Since then, the climate for Africans in Libya has rapidly deteriorated. Though the Africans provide cheap labor, ordinary Libyans never shared their leader's enthusiasm for their poor neighbors. In 2000, dozens of Africans were killed by mobs in western Libya. Although some Libyans were punished then, Africans say they have no protection from average Libyans or the police today. They say that Africans are regularly beaten and robbed.

Libya's crude banking system lacks international links, so the Africans have no way to send their earnings home. Some men slice open the brims of their caps and hide cash inside or slip bank notes between the plastic covers of their passport holders and reseal them.

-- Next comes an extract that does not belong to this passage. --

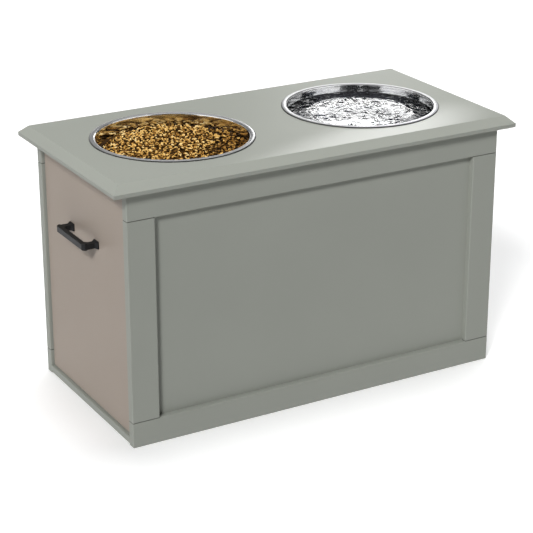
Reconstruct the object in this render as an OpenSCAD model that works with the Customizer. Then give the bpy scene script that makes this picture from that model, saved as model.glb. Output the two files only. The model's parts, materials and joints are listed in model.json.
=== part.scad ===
// Raised feeding station: a painted board cabinet with a big drawer in its left end,
// and two steel bowls that hang by their rims in the top board.
// X runs left to right along the long front, Y from front to back, Z up from the floor.
// The origin is on the floor, under the middle of the top board.

/* [Top board] */
// Length of the top board, left to right
top_w = 600; // [580:5:660]
// Depth of the top board, front to back
top_d = 300; // [292:2:330]
// Height of the top face above the floor
total_h = 360; // [330:5:400]
// Thickness of the top board
top_t = 15.5; // [13:0.5:18]
// Height of the bevel that runs round the top board
bevel_drop = 10; // [6:0.5:11]
// Width of that bevel, seen from above
bevel_run = 11; // [6:0.5:14]
// How far the top board passes the cabinet at each end
end_overhang = 21; // [14:1:26]
// How far it passes the cabinet at the front and the back
side_overhang = 12; // [8:0.5:15]

/* [Cabinet frame] */
// Thickness of the rails and stiles
frame_t = 12; // [11:0.5:14]
// Height of the upper rails
top_rail_h = 36; // [28:1:44]
// Height of the lower rails
bottom_rail_h = 35; // [30:1:42]
// Width of the stiles
stile_w = 38.5; // [32:0.5:46]
// Thickness of the thin panels
panel_t = 3.5; // [3:0.25:4]
// How far a thin panel reaches into its rebate
rebate = 8; // [6:0.5:9]
// Thickness of the closed end board
end_board_t = 12; // [10:0.5:15]
// Thickness of the floor board
base_t = 10; // [9:0.5:12]
// Height of the floor board's underside above the floor
base_lift = 2; // [1:0.5:4]
// Width and height of the battens under the top board
batten_w = 18; // [15:0.5:18]
// Size of the small chamfer that eases each board's edges
edge_ease = 0.8; // [0.4:0.1:1.2]

/* [Bowls] */
// Free space from a bowl's wall to the battens in front of it and behind it
batten_gap = 6.2; // [3:0.2:14]
// Share of the free length inside the cabinet that lies between the two rims
rim_gap_share = 0.69; // [0.5:0.01:0.95]
// Width of the rolled rim
rim_w = 8; // [6:0.5:9]
// Height of the rolled rim above the top board
rim_h = 2; // [1.8:0.2:4.2]
// Depth of a bowl, below the top face
bowl_depth = 62; // [50:1:70]
// Radius of the flat bottom
bowl_foot_r = 70; // [60:1:76]
// Thickness of the steel
bowl_t = 0.8; // [0.6:0.1:1.2]
// Level of the dry food at the bowl's wall, below the top face
food_edge = 11; // [9:1:30]
// Height of the food's crown over that level
food_crown = 4; // [2:0.5:6]
// Level of the water, below the top face
water_level = 9; // [6:1:20]

/* [Drawer] */
// Thickness of the drawer front
front_t = 12; // [10:0.5:15]
// How far the drawer front stands back from the cabinet's end
front_recess = 4; // [2:0.5:6]
// Gap at each side of the drawer front
front_side_gap = 2.5; // [1.5:0.25:3.5]
// Gap over the drawer front
front_top_gap = 2.5; // [1.5:0.25:4]
// Gap under the drawer front
front_bottom_gap = 1; // [0.5:0.25:1.5]
// Thickness of the drawer's sides and rear
box_t = 12; // [11:0.5:14]
// Thickness of the drawer bottom
drawer_bottom_t = 3.5; // [3:0.25:4]
// Height from the sides' lower edge to the drawer bottom
bottom_lift = 8; // [6:1:14]
// How deep the drawer bottom sits in its grooves
groove_depth = 6; // [4:0.5:7]
// Free space from the drawer box to the closed end board
rear_space = 20; // [16:1:30]
// Free height from the drawer box up to the bowls
bowl_space = 25; // [18:1:40]

/* [Pull] */
// Distance between the pull's two screws
pull_pitch = 76; // [64:2:96]
// How far the pull stands out from the drawer front
pull_out = 22; // [19:0.5:22.5]
// Thickness of the pull's bar, front to back
pull_bar_t = 7; // [6:0.5:8]
// Height of the pull's bar
pull_bar_h = 8; // [7:0.5:10]
// Width of each post
pull_post_w = 8.5; // [7.5:0.5:10]
// Width of each foot
pull_foot_w = 13; // [12:0.5:16]
// Height of each foot
pull_foot_h = 10; // [9:0.5:13]
// Height of the pull's middle above the floor
pull_z = 247; // [200:1:280]

/* [Runners] */
// Space for a runner, from the cabinet's wall to the drawer's side
runner_space = 12.5; // [12:0.25:14]
// Free space from the runners to the closed end board
runner_end_gap = 39; // [34:1:90]
// Height of the fixed runner
runner_h = 34; // [32:1:38]
// Thickness of the runners' sheet steel
runner_t = 1.2; // [1:0.1:1.4]
// Width of the runners' flanges
runner_flange = 8; // [7.5:0.25:8.5]
// Radius of a runner's roller
roller_r = 9; // [8:0.25:9.5]
// Width of a roller
roller_w = 7.5; // [6.5:0.25:8]
// Radius of a roller's pin
roller_pin_r = 2.5; // [2:0.1:3]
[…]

The men say the overland trip home is dangerous, difficult and increasingly expensive, because the Libyan soldiers at checkpoints on the roads demand bribes. Crossing the desert itself is the most treacherous part. Trucks are discovered in the arid wilderness with a grisly cargo of people who died of thirst after their vehicle broke down or ran out of fuel when the driver lost his way.

"I'll take you to the border and you can see the bones of people in the desert, a skull here, a hand there, from people who lost their way," said a man eating from a communal bowl of stewed goat entrails in a building built for chickens that now houses hundreds of Sudanese, instead. "We have no way to go back."

But the draw of Europe remains strong.

"I have many friends living in Italy now," said Muhammad Mutawakil, wearing a yellow baseball cap, "and they are doing much better than we are here or than our families in Ghana."